- [DO THIS] Starting from the line that contains "chair's outer box.", copy every line exactly until the line that contains "if empty is", which is also included.

- - -

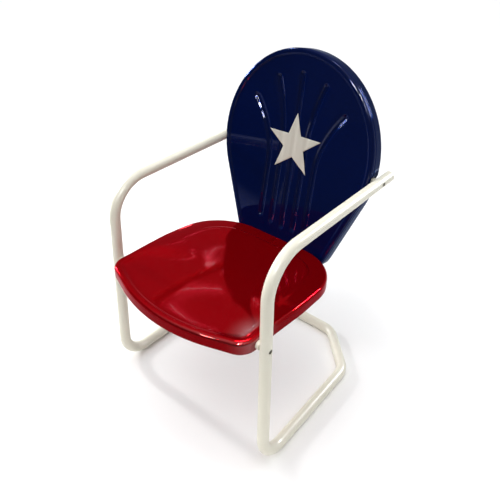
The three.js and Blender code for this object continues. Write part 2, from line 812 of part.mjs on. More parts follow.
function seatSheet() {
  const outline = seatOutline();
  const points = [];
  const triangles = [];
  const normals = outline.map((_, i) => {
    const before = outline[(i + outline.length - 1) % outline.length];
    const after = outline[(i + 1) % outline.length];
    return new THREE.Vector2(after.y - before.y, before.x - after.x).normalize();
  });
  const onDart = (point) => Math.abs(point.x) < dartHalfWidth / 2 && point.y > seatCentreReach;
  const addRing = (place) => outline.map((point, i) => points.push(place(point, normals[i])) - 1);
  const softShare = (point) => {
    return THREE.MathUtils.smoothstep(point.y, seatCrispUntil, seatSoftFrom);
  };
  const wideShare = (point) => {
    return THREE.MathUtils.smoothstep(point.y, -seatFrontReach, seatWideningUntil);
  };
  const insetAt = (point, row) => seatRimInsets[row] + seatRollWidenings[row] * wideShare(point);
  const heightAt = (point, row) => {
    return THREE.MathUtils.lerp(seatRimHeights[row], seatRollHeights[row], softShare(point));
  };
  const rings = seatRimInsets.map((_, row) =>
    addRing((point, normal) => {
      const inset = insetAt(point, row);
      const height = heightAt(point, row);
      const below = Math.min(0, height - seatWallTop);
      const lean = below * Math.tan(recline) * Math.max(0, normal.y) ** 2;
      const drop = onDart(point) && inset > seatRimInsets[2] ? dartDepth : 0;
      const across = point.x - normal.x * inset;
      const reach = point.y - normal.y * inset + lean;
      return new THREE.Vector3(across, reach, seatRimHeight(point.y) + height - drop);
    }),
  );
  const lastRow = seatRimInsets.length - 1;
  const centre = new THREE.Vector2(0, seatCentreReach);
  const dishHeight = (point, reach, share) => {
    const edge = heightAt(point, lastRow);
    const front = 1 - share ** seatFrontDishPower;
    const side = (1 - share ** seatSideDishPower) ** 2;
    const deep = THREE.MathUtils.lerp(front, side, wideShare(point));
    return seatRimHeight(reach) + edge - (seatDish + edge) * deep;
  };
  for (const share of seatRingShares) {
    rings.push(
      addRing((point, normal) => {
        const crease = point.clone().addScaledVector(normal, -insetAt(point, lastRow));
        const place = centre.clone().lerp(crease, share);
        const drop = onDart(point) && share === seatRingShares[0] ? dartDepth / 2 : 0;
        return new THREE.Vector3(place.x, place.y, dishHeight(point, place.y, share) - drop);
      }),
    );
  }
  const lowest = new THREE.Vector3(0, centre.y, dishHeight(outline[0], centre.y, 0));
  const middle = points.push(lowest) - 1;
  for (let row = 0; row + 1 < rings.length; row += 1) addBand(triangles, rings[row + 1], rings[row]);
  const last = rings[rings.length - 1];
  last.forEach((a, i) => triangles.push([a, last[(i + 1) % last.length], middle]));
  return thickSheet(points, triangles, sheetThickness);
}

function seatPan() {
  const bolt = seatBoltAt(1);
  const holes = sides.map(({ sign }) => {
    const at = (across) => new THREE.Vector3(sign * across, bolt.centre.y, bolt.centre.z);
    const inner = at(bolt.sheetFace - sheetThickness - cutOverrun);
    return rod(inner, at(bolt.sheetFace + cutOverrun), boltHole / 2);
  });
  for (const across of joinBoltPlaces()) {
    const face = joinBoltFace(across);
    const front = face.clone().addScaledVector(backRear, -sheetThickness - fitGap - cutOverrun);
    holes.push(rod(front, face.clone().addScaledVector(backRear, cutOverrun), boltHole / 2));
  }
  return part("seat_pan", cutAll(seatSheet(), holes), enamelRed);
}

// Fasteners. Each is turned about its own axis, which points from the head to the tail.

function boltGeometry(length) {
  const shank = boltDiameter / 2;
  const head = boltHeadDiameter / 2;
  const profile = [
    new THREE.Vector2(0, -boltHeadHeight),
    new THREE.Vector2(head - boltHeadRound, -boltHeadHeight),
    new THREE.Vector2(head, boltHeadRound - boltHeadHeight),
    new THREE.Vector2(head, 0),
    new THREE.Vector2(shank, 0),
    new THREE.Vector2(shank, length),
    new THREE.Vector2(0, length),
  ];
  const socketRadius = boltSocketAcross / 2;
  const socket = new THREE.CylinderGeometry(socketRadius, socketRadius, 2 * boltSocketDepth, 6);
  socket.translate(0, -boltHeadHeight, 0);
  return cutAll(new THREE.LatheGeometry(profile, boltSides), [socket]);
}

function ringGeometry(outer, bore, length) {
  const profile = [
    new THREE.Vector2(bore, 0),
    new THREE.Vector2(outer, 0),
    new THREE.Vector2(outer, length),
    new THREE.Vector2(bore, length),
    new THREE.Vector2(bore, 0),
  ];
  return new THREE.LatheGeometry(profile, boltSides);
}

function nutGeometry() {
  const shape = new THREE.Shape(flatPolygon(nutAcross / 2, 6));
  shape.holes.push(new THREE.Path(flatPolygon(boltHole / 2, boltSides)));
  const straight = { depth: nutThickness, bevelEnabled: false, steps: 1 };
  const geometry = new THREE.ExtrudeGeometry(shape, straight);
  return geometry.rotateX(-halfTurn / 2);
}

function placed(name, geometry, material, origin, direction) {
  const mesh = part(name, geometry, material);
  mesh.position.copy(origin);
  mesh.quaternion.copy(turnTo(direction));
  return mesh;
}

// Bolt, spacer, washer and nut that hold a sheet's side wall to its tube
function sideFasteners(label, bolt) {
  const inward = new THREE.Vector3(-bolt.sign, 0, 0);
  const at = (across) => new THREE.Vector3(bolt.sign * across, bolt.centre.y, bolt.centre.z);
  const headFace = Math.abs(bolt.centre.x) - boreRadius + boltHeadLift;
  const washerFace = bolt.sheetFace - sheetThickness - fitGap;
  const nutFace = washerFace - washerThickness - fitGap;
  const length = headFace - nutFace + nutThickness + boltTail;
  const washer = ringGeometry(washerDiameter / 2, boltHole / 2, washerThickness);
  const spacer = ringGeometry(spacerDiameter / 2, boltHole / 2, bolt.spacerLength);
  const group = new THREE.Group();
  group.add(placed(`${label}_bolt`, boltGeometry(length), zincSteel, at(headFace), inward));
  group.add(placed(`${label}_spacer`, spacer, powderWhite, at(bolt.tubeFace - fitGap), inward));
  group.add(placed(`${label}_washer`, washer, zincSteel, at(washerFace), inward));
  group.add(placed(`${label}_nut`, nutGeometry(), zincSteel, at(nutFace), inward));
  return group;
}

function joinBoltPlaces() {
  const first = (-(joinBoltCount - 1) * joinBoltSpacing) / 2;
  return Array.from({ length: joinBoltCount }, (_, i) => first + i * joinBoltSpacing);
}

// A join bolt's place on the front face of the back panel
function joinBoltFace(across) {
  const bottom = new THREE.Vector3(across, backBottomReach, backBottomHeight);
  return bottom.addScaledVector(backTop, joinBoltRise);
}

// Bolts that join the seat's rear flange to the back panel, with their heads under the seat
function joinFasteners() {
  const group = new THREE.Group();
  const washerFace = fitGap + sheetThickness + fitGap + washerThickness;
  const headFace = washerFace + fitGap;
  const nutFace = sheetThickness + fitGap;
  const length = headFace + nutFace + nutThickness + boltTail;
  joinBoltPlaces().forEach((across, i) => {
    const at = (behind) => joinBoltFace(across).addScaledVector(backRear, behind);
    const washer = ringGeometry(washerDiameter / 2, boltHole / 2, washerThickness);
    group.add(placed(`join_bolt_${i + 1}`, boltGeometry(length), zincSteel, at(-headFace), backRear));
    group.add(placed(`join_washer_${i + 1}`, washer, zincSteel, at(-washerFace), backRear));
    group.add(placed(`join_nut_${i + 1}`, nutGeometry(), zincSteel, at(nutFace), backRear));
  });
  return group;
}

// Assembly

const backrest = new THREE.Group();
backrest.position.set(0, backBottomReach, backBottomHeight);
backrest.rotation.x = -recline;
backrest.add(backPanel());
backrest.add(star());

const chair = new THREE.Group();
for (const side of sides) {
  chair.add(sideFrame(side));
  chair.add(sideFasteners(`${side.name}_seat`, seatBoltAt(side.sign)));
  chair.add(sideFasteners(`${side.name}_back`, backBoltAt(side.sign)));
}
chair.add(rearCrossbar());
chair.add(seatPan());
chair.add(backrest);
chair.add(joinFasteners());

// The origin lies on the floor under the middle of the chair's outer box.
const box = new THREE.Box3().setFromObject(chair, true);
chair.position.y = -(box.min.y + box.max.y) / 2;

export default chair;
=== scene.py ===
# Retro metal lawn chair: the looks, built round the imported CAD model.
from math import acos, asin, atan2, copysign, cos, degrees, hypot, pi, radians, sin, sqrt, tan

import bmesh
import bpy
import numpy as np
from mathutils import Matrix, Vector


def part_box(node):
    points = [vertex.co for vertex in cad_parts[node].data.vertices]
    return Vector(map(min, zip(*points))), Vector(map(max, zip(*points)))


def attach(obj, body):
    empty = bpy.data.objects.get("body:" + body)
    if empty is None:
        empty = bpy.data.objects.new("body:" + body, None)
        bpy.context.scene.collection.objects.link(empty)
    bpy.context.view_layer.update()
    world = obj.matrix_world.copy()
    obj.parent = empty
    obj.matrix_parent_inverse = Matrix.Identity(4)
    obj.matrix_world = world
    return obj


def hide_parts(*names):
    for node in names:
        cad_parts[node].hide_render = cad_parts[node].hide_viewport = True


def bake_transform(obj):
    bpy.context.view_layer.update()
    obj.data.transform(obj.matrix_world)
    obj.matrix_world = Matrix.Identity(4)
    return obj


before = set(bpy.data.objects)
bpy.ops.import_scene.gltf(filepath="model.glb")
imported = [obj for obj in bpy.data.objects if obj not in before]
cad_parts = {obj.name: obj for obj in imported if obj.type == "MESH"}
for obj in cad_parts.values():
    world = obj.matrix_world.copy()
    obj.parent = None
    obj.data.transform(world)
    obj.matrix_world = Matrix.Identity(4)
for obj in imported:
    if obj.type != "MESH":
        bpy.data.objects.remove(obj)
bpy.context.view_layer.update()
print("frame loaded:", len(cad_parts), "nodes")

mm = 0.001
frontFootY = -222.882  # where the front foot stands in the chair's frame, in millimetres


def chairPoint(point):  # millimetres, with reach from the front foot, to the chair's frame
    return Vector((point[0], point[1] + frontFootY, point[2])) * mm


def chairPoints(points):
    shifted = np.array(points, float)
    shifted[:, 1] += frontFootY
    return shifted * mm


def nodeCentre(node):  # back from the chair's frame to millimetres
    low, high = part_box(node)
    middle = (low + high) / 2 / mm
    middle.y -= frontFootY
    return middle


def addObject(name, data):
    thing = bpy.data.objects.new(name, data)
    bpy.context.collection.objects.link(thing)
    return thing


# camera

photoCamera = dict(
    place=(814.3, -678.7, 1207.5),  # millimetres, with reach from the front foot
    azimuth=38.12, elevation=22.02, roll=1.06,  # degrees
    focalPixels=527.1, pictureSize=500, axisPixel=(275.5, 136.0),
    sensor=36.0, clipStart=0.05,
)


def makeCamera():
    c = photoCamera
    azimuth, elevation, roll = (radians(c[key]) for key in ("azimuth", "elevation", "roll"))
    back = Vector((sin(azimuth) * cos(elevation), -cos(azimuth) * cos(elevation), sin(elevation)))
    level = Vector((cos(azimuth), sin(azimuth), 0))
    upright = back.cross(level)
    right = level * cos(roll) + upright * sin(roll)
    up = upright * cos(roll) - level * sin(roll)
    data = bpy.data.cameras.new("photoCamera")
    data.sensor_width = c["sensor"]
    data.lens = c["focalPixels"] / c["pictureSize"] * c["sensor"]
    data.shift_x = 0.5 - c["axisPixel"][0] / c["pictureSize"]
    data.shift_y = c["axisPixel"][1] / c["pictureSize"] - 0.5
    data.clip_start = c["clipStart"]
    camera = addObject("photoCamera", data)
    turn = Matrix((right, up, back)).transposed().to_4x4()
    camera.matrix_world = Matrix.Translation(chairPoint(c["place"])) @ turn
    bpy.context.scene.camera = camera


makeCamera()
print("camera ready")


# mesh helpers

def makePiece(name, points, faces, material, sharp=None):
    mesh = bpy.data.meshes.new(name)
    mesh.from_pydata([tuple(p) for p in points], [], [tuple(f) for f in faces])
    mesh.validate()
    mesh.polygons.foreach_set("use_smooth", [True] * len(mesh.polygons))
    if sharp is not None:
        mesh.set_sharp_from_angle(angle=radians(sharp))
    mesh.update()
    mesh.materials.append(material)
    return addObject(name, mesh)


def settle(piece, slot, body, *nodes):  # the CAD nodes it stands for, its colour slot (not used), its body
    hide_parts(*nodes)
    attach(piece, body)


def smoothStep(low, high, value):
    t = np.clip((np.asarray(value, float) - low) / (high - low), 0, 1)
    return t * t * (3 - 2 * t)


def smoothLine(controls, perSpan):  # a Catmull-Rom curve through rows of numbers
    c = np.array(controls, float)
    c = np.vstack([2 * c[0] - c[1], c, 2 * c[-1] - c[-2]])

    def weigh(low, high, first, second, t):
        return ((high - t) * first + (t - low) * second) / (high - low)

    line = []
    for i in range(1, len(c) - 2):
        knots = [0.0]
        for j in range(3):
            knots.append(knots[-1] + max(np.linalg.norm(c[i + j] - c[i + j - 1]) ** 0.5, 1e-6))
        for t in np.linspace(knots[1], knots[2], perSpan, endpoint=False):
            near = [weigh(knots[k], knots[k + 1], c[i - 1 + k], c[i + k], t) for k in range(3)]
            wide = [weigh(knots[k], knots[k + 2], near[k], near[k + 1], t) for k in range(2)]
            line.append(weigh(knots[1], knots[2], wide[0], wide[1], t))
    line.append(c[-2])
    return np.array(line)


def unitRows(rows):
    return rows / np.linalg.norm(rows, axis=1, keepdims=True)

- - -

- [OUTPUT FOR THIS TASK]
// The origin lies on the floor under the middle of the chair's outer box.
const box = new THREE.Box3().setFromObject(chair, true);
chair.position.y = -(box.min.y + box.max.y) / 2;

export default chair;
=== scene.py ===
# Retro metal lawn chair: the looks, built round the imported CAD model.
from math import acos, asin, atan2, copysign, cos, degrees, hypot, pi, radians, sin, sqrt, tan

import bmesh
import bpy
import numpy as np
from mathutils import Matrix, Vector


def part_box(node):
    points = [vertex.co for vertex in cad_parts[node].data.vertices]
    return Vector(map(min, zip(*points))), Vector(map(max, zip(*points)))


def attach(obj, body):
    empty = bpy.data.objects.get("body:" + body)
    if empty is None:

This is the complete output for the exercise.